Variational Continual Learning

Abstract
Introduction

0. Abstract

VCL = (1) continual learning + (2) online VI + (3) Monte Carlo VI
두 가지에 적용 가능
- 1) deep discriminative models
- 2) deep generative models

1. Introduction

Bayesian Inference 요약

distribution over model parameters
new data arrive시, 기존의 data와 combine

( multiplying & renormalizing 함으로써 new posterior 계산)
하지만, exact Bayesian Inference는 불가능

( intractable…따라서 approximation이 필요함 )

따라서, 이 논문은 Continual learning에, Bayesian Inference를 적용하는데,

이를 위한 approximation으로 online VI & Monte Carlo VI 사용

2. Continual Learning by Approximated Bayesian Inference

Discriminative model : \(p(y \mid \boldsymbol{\theta}, \boldsymbol{x})\)

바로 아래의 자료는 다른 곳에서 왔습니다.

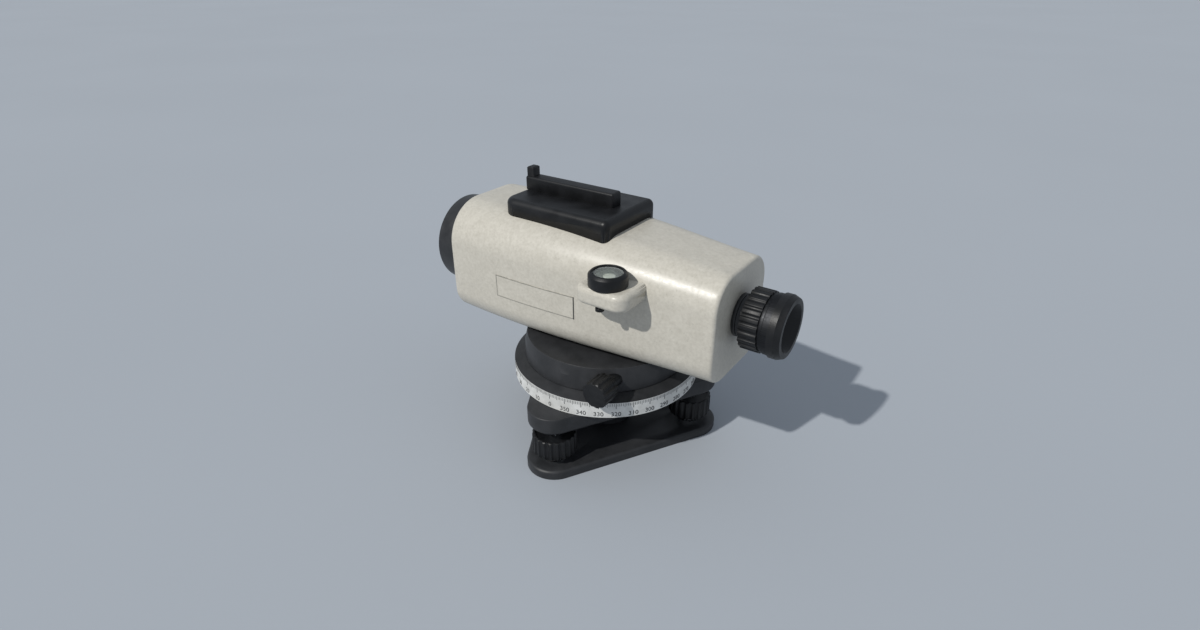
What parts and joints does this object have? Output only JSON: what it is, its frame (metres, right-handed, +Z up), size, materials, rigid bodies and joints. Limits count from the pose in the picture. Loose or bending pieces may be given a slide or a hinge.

prior : \(p(\boldsymbol{\theta})\)
posterior = prior x likelihood :

\(p\left(\boldsymbol{\theta} \mid \mathcal{D}_{1: T}\right) \propto p(\boldsymbol{\theta}) \prod_{t=1}^{T} \prod_{n_{t}=1}^{N_{t}} p\left(y_{t}^{\left(n_{t}\right)} \mid \boldsymbol{\theta}, \boldsymbol{x}_{t}^{\left(n_{t}\right)}\right)=p(\boldsymbol{\theta}) \prod_{t=1}^{T} p\left(\mathcal{D}_{t} \mid \boldsymbol{\theta}\right) \propto p\left(\boldsymbol{\theta} \mid \mathcal{D}_{1: T-1}\right) p\left(\mathcal{D}_{T} \mid \boldsymbol{\theta}\right)\).
위 식에서 Recursive 구조 가 발견됨!

( 즉, Bayes Rule 사용하여 online updating을 할 수 있음 )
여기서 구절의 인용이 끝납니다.